4. Transisi dari DDR4 ke DDR5
Industri memori sedang berada di fase peralihan teknologi. DDR5 makin banyak digunakan pada platform baru, sementara DDR4 mulai dikurangi produksinya.
Situasi ini membuat dua jenis RAM sama-sama rentan naik harga. DDR5 bisa naik karena permintaan tinggi, sedangkan kenaikan harga DDR4 bisa terjadi karena stok makin terbatas.
5. Efek Domino Global dan Logistik
Biaya bahan baku, distribusi lintas negara, serta nilai tukar mata uang turut memengaruhi harga akhir. Negara seperti Indonesia yang sepenuhnya bergantung pada impor akan langsung merasakan dampak ketika harga global bergerak naik.
Apakah Ini Saatnya Membeli RAM?
Keputusan membeli RAM di tengah harga tinggi sangat bergantung pada kebutuhan masing-masing pengguna.
Jika kebutuhan mendesak, seperti untuk kerja atau penggantian komponen rusak, membeli sekarang masih masuk akal. Menunggu terlalu lama berisiko mengganggu produktivitas.

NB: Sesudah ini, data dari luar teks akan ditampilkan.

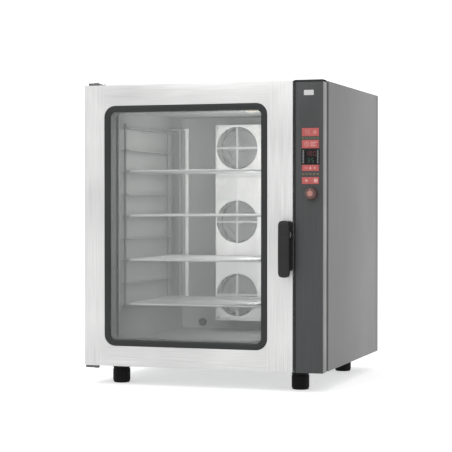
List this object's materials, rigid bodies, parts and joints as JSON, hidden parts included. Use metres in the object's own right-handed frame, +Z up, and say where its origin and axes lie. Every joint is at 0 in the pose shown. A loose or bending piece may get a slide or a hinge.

Sementara jika hanya untuk upgrade performa ringan, Anda masih bisa menunda pembelian. Harga diperkirakan tidak turun drastis dalam waktu dekat, tetapi promo tertentu masih mungkin muncul.
Produsen Saphire Minta Konsumen Tidak Panic Buying
Di sisi lain, muncul secercah harapan dari industri hardware. Edward Crisler, PR Manager dari Sapphire produsen kartu grafis ternama memberikan pesan optimis bagi komunitas PC gaming dan perakit komputer. Meskipun Sapphire fokus pada GPU, mereka tetap memperhatikan dinamika pasar memori yang kini bergejolak.
Crisler menyarankan konsumen untuk tidak terjebak dalam panic buying yang justru memperburuk situasi. Ia meyakini kondisi krisis memori saat ini hanya fase sementara yang lebih banyak dipicu oleh ketakutan psikologis konsumen ketimbang kelangkaan riil. Menurutnya, harga akan mulai stabil dalam kurun waktu 6 hingga 8 bulan ke depan.
“Kita harus menghentikan kepanikan ini. Jangan membeli hanya karena merasa harus membeli. Simpan uangmu, santai saja, dan nikmatilah perangkat yang kamu miliki saat ini,” tegas Crisler.
Ia membandingkan situasi DRAM saat ini dengan masa sulit pada era boom kripto, di mana komunitas gamer terbukti mampu beradaptasi meski menghadapi harga GPU yang melambung dan kelangkaan stok ekstrem.
Ryan Firstanto dari Enter Komputer menyebutkan stok di Indonesia masih relatif aman meski harga sudah melonjak.
“Permintaan konsumen masih bisa dipenuhi, meski sesekali ada kelangkaan atau beberapa tipe tidak tersedia,” katanya.
Namun Denny Sumarlin melihat ada tanda-tanda penipisan stok RAM untuk segmen konsumen yang mulai berdampak pada pasar PC domestik.
Ruang gerak distributor memang terbatas. Mereka hanya bisa melakukan forecast permintaan ke vendor chip agar suplai tetap terjaga.